GIVEN PROBLEM: Exactly reproduce each line of the listing that follows.
───── SUPPLIED DATA
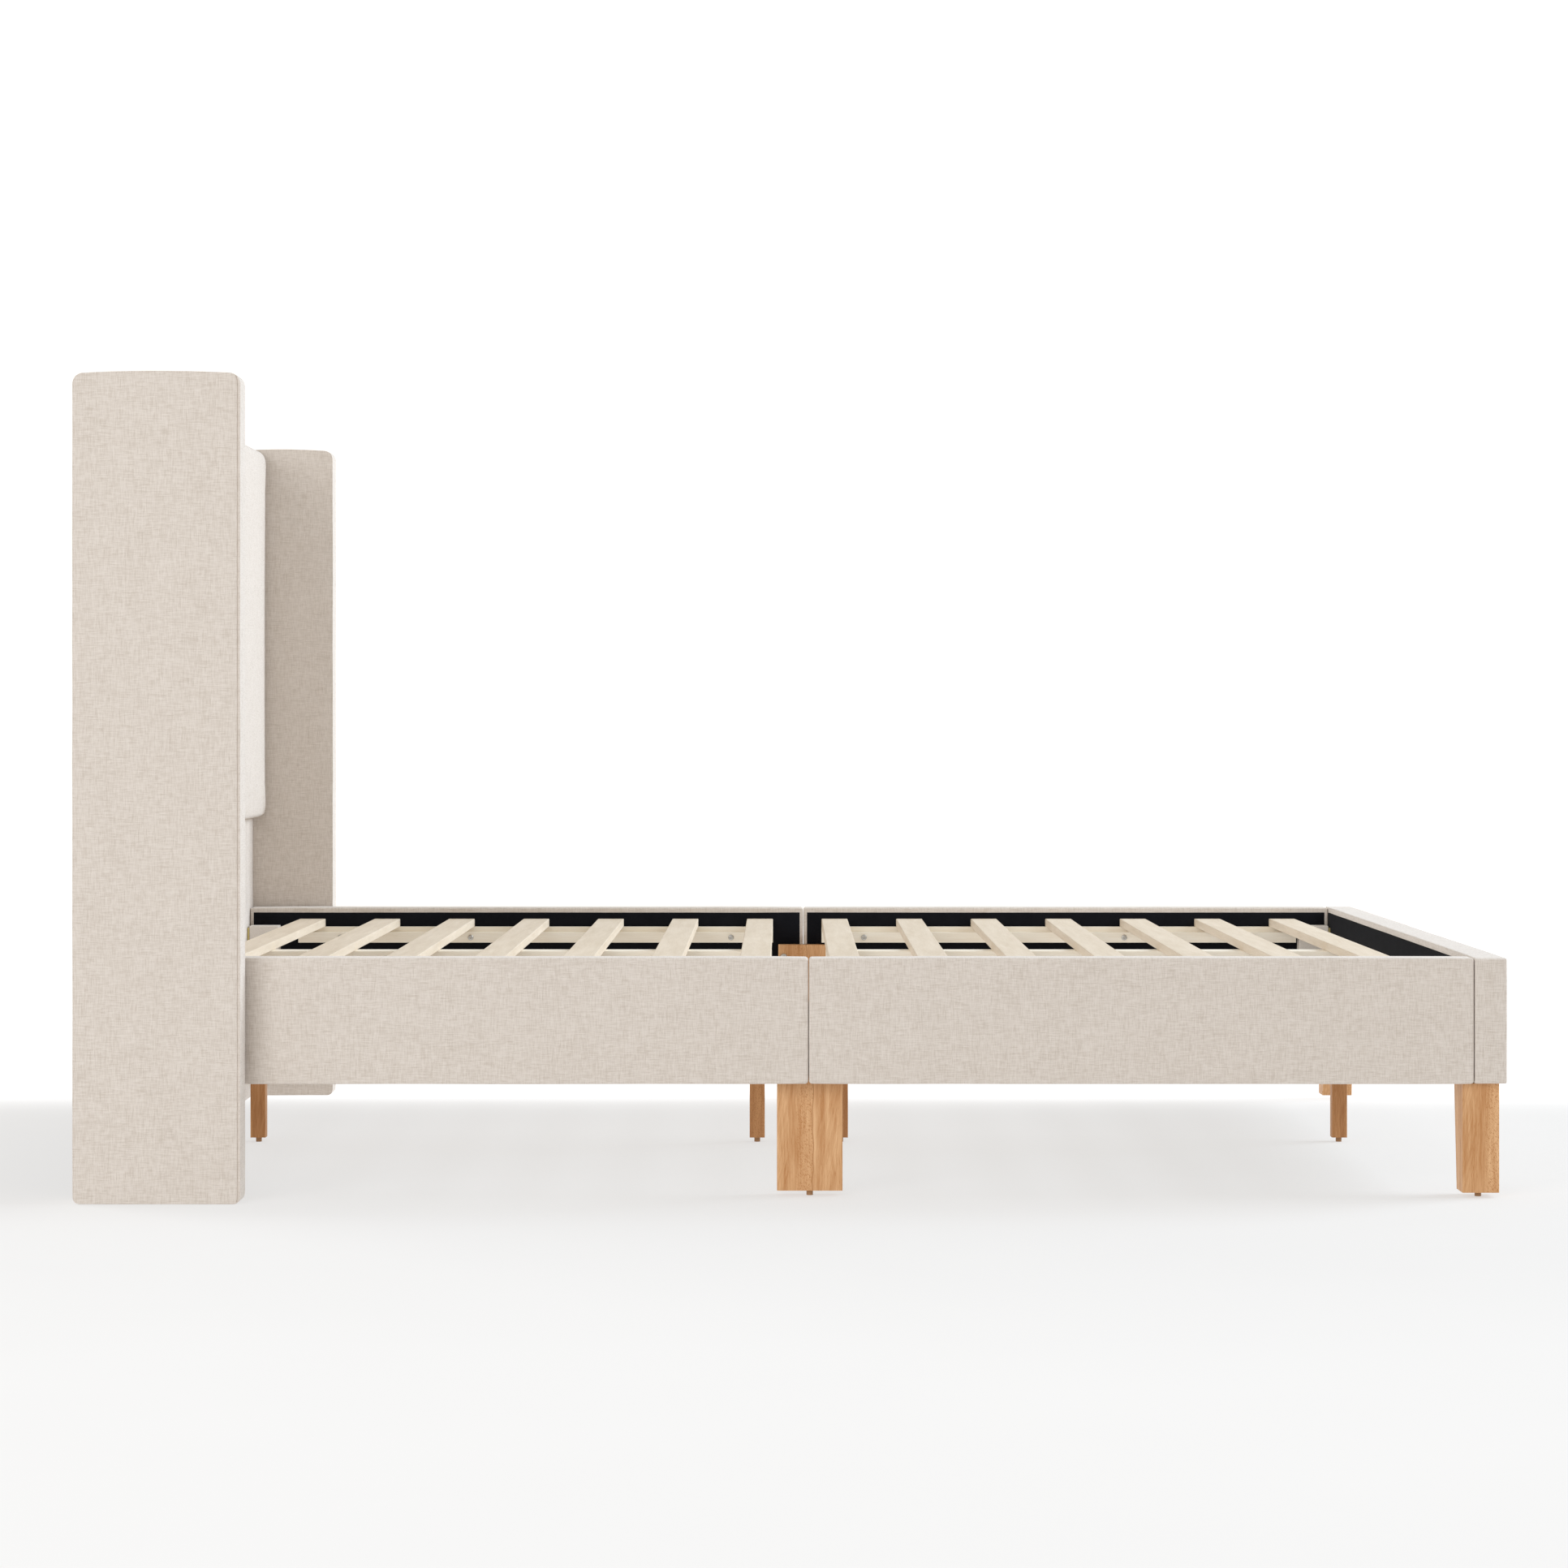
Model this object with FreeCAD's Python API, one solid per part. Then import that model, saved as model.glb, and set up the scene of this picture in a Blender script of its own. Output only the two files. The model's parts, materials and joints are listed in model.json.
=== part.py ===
import FreeCAD, Part
import os

# Upholstered wingback platform bed for a 1524 x 2032 mm mattress.
# Millimetres. +X points from the headboard to the foot end, +Y to the sleeper's left, +Z up.
# The origin is on the floor at the middle of the overall box.

V = FreeCAD.Vector

# Overall and headboard
HEAD_BACK = -1086.0
FOOT_FRONT = 1086.0
HEADBOARD_HEIGHT = 1255.0
PANEL_THICKNESS = 42.0
PAD_THICKNESS = 26.5
PAD_BOTTOM = 537.0
PAD_TOP_RADIUS = 20.0
PAD_BOTTOM_RADIUS = 16.0

# Wings
WING_THICKNESS = 55.0
WING_DEPTHS = {"left": 196.0, "right": 254.0}
WING_INNER = 819.0
WING_TOP_RADIUS = 22.0
WING_BOTTOM_RADIUS = 11.0
WING_EDGE_RADIUS = 5.0
WING_CROWN = 4.0
WING_CORE_THICKNESS = 36.0

# Side rails and footboard
RAIL_OUTER = 814.0
RAIL_THICKNESS = 46.0
RAIL_BOTTOM = 175.0
RAIL_TOP = 368.0
RAIL_SPLIT = 23.0
RAIL_CORNER_RADIUS = 5.0
FOOTBOARD_THICKNESS = 51.0

# Cloth with its thin wadding, foam and lining
COVER = 2.5
BACK_LINING = 0.8
THIN_FOAM = 2.5
PANEL_FOAM = 6.0
FLANGE = 30.0
LINING_BORDER = 10.0
LINING_END_BORDER = 7.0

# Boards and framing inside the headboard
FRONT_BOARD = 4.0
PAD_BOARD = 6.0
STILE_WIDTH = 50.0
CROSS_RAIL_HEIGHT = 60.0
CROSS_RAIL_COUNT = 4

# Slats and their supports
SLAT_COUNT = 14
SLATS_PER_HALF = 7
SLAT_WIDTH = 50.0
SLAT_THICKNESS = 15.0
SLAT_HALF_LENGTH = 765.0
SLAT_TOP = 346.0
FIRST_SLAT = -922.7
SLAT_PITCH = 143.68
HEAD_LEDGER = (-947.0, -35.5)
FOOT_LEDGER = (58.0, 969.0)
LEDGER_DEPTH = 30.0
LEDGER_HEIGHT = 20.0
BATTEN_DEPTH = 15.0
BATTEN_HEIGHT = 9.5
BEAM_WIDTH = 50.0
BEAM_HEIGHT = 60.0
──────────
FINAL RESULT:
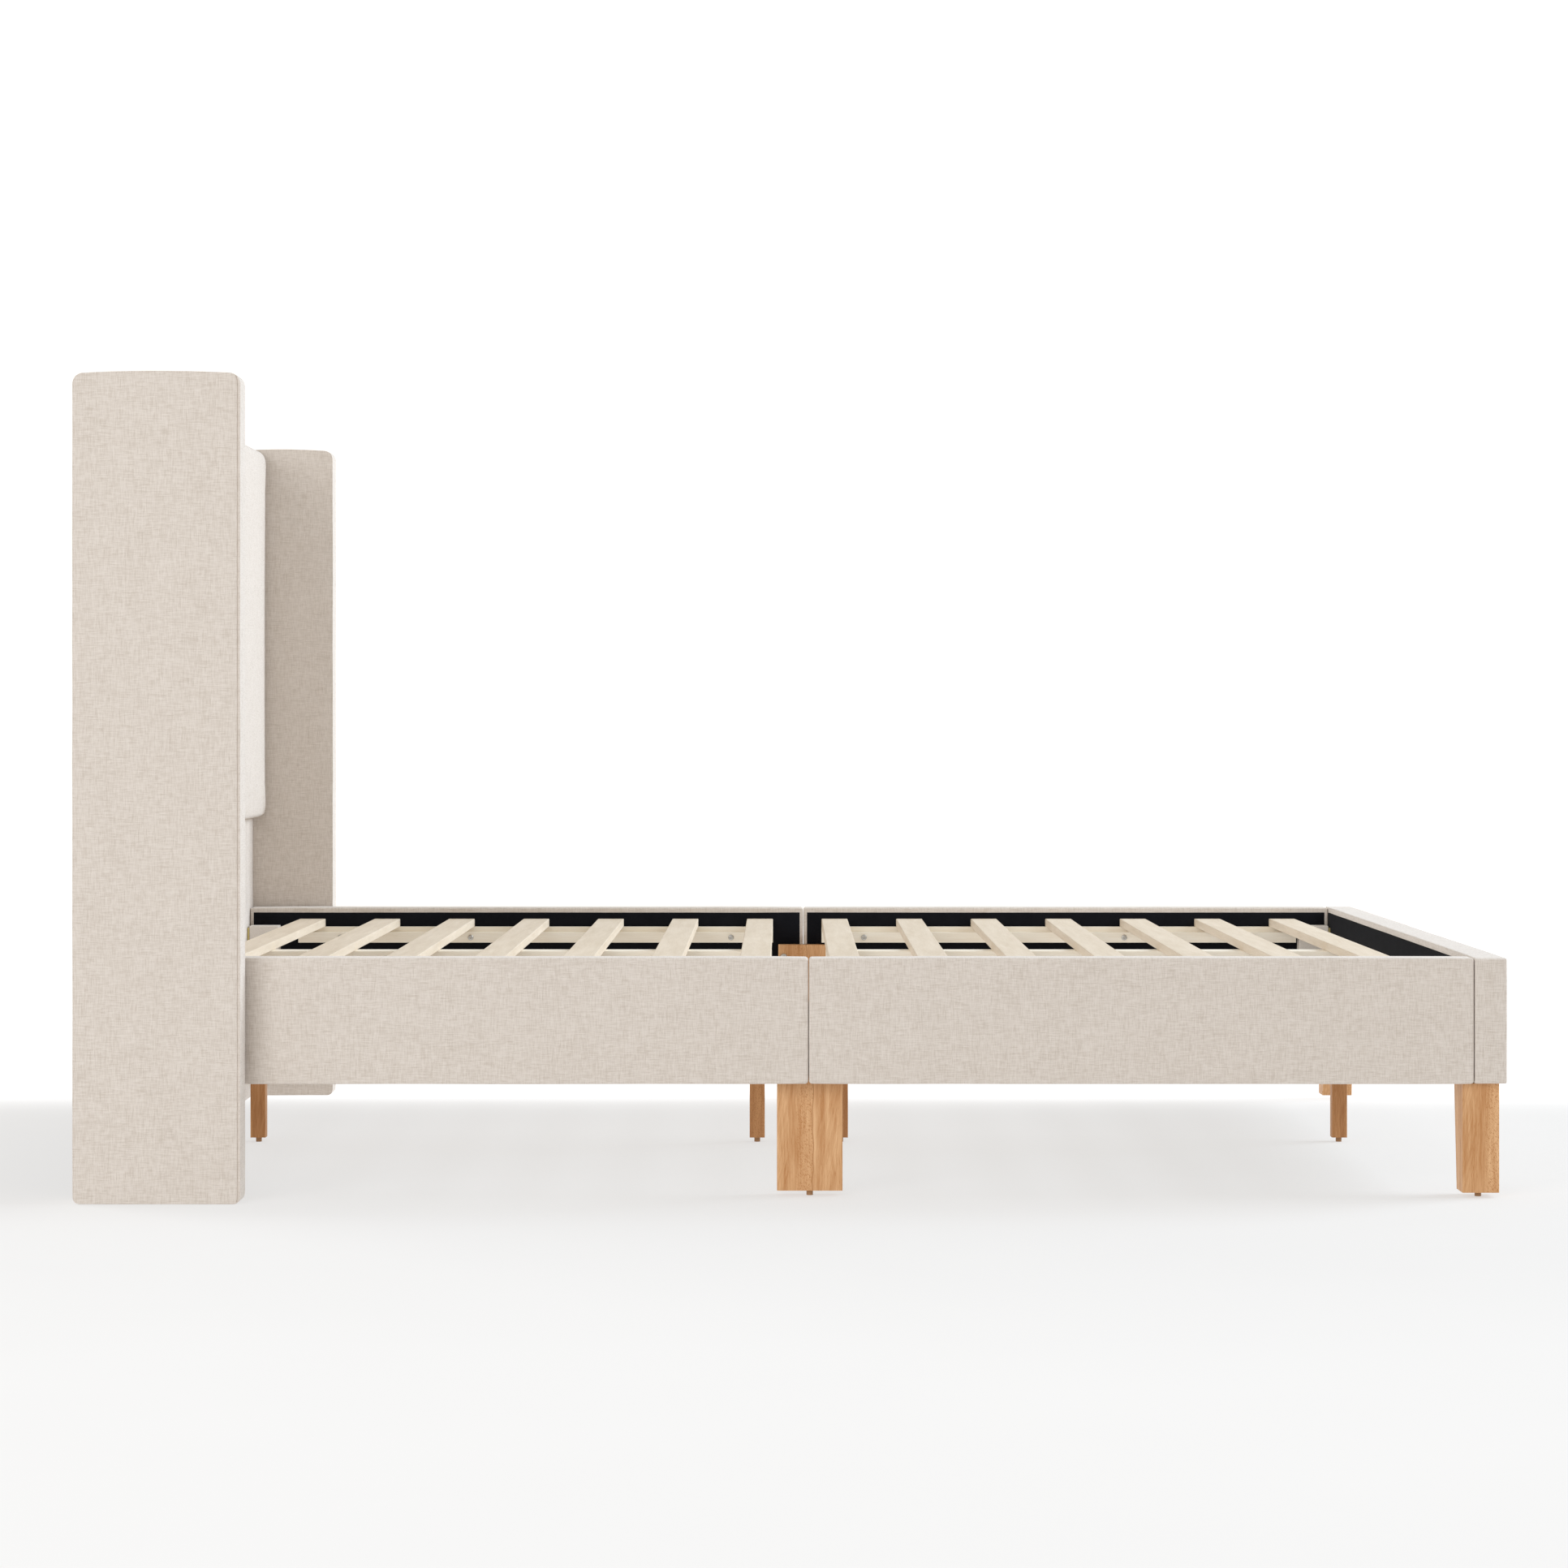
Model this object with FreeCAD's Python API, one solid per part. Then import that model, saved as model.glb, and set up the scene of this picture in a Blender script of its own. Output only the two files. The model's parts, materials and joints are listed in model.json.
=== part.py ===
import FreeCAD, Part
import os

# Upholstered wingback platform bed for a 1524 x 2032 mm mattress.
# Millimetres. +X points from the headboard to the foot end, +Y to the sleeper's left, +Z up.
# The origin is on the floor at the middle of the overall box.

V = FreeCAD.Vector

# Overall and headboard
HEAD_BACK = -1086.0
FOOT_FRONT = 1086.0
HEADBOARD_HEIGHT = 1255.0
PANEL_THICKNESS = 42.0
PAD_THICKNESS = 26.5
PAD_BOTTOM = 537.0
PAD_TOP_RADIUS = 20.0
PAD_BOTTOM_RADIUS = 16.0

# Wings
WING_THICKNESS = 55.0
WING_DEPTHS = {"left": 196.0, "right": 254.0}
WING_INNER = 819.0
WING_TOP_RADIUS = 22.0
WING_BOTTOM_RADIUS = 11.0
WING_EDGE_RADIUS = 5.0
WING_CROWN = 4.0
WING_CORE_THICKNESS = 36.0

# Side rails and footboard
RAIL_OUTER = 814.0
RAIL_THICKNESS = 46.0
RAIL_BOTTOM = 175.0
RAIL_TOP = 368.0
RAIL_SPLIT = 23.0
RAIL_CORNER_RADIUS = 5.0
FOOTBOARD_THICKNESS = 51.0

# Cloth with its thin wadding, foam and lining
COVER = 2.5
BACK_LINING = 0.8
THIN_FOAM = 2.5
PANEL_FOAM = 6.0
FLANGE = 30.0
LINING_BORDER = 10.0
LINING_END_BORDER = 7.0

# Boards and framing inside the headboard
FRONT_BOARD = 4.0
PAD_BOARD = 6.0
STILE_WIDTH = 50.0
CROSS_RAIL_HEIGHT = 60.0
CROSS_RAIL_COUNT = 4

# Slats and their supports
SLAT_COUNT = 14
SLATS_PER_HALF = 7
SLAT_WIDTH = 50.0
SLAT_THICKNESS = 15.0
SLAT_HALF_LENGTH = 765.0
SLAT_TOP = 346.0
FIRST_SLAT = -922.7
SLAT_PITCH = 143.68
HEAD_LEDGER = (-947.0, -35.5)
FOOT_LEDGER = (58.0, 969.0)
LEDGER_DEPTH = 30.0
LEDGER_HEIGHT = 20.0
BATTEN_DEPTH = 15.0
BATTEN_HEIGHT = 9.5
BEAM_WIDTH = 50.0
BEAM_HEIGHT = 60.0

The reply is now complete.